Wednesday/ behold the whirlpool galaxy 🌌

In 2011, scientists imaging M51 with Hubble hoped to capture the galaxy with the James Webb Space Telescope one day. That day has arrived.
– Monisha Ravisetti writing for

Messier 51 (M51), the ‘Whirlpool Galaxy’ — also known as NGC 5194 — lies about 27 million light-years away from Earth in the constellation Canes Venatici, and is trapped in a tumultuous relationship with its near neighbor, the dwarf galaxy NGC 5195.
This description of the image from the European Space Agency: A large spiral galaxy takes up the entirety of the image. The core is mostly bright white, but there are also swirling, detailed structures that resemble water circling a drain. There is white and pale blue light that emanates from stars and dust at the core’s centre, but it is tightly limited to the core. The rings feature colors of deep red and orange and highlight filaments of dust around cavernous black bubbles.
[Image credit: NASA/ James Webb Space Telescope]

Saturday/ a meteor shower 🌠

Here is the news
Coming to you every hour upon the hour
Here is the news
The weather’s fine
But there may be a meteor shower
– From Electric Light Orchestra’s 1982 concept album “Time”, about a man from 1981 travelling into the far off future of 2095 and having to deal with the stresses and setbacks of the future.
In this song, a news program is playing all the hourly (and quite depressing) headlines, some of which do have basis in reality.
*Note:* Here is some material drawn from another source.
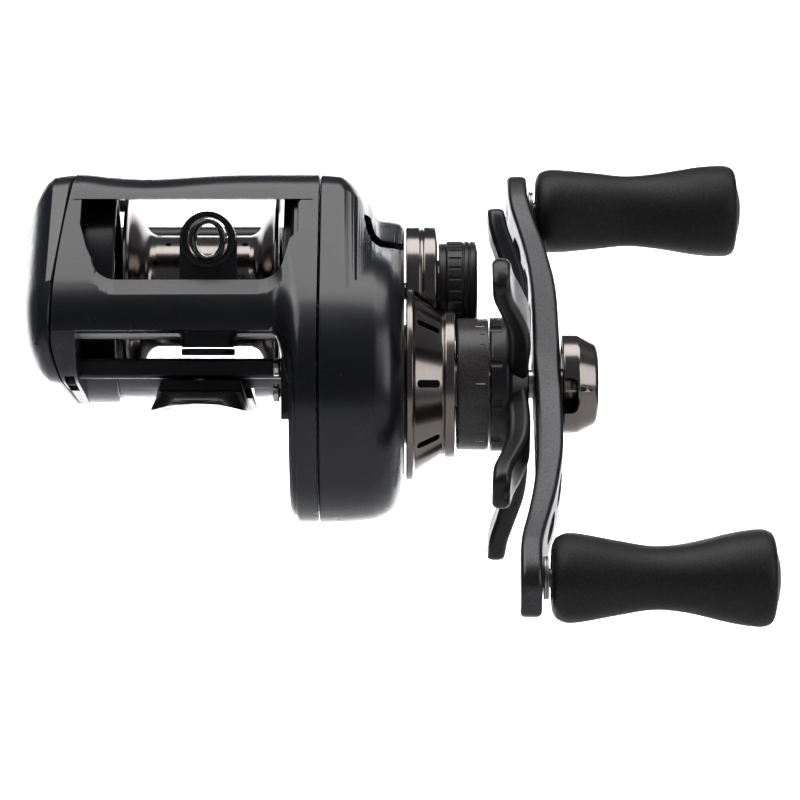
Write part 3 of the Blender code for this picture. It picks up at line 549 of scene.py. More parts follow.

It is a great year to look for Perseid meteors entering Earth’s atmosphere (and burn up), and this weekend is the peak time to do that.
There is a crescent moon in the sky, meaning the sky will be dark.
The best time to catch them is just before dawn— around 3:30 a.m. to 4:30 a.m. local time (eek!).
One can expect to see a Perseid every minute or so, or roughly 40 to 50 an hour during the peak, though rates could be even higher under ideal viewing conditions.

A Perseid meteor makes its entrance to the Earth’s atmosphere, seen looking east at 6,000 feet on top of Table Mountain near Ellensburg.
[Photo by Steve Ringman, published in The Seattle Times, 2010]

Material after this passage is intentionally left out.